Dopo tanto studio, la soddisfazione di andare a vedere i quadri era un rito da celebrare con la mia Mamma, il giorno più felice per me, a cui ci preparavamo entrambe con cura. Al punto da scegliere un vestito per l’occasione o da Pascal, all’angolo fra via Manzoni e via Garruba, o dall’Upim di via Crispi. Ricordo ancora uno chemisier di seta celeste a fiori che mi piacque tanto come i miei voti di quell’anno. Vedere 9 in Greco, e tutta la media alta, parlarne con soddisfazione con la mia adorata Mamma e poi a casa con Papà, contento pure lui, era gratificante al massimo. Ormai il temuto Flacco era casa mia.

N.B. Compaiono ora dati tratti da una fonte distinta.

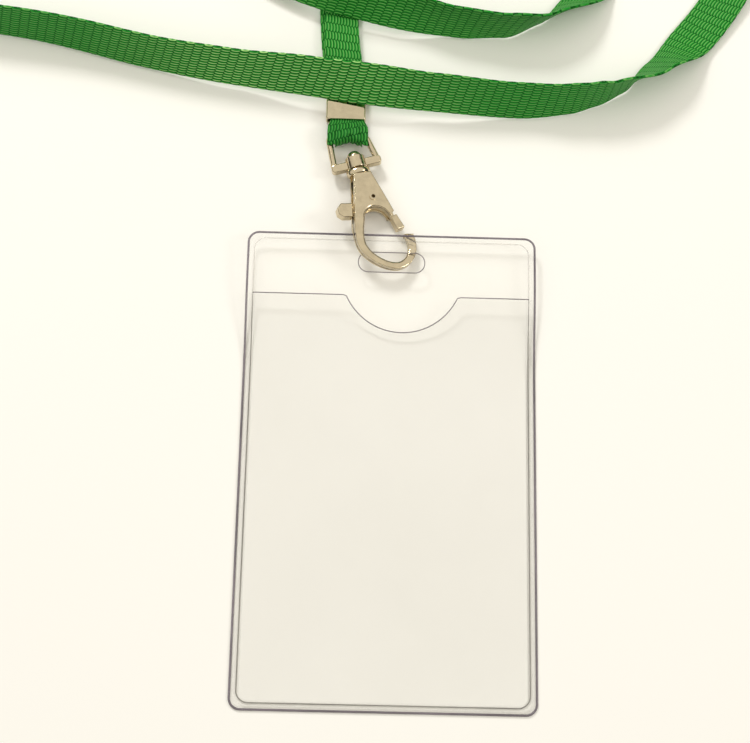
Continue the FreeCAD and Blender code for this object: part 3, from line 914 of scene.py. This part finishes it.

Perciò quando arrivò quella mattina in cui il professor D’Erasmo mi chiese se avessi dormito come il principe di Condè prima dell’esame di maturità e quando poi, nel salutarci affettuosamente, accennò un galante baciamano, mi sentii, salutando la mia scuola, alla fine di un’epoca. Provai una malinconia infinita dando le spalle a quell’ingresso preceduto da pochi scalini. Il mio piccolo mondo Flacco si dissolse in una mattina di luglio.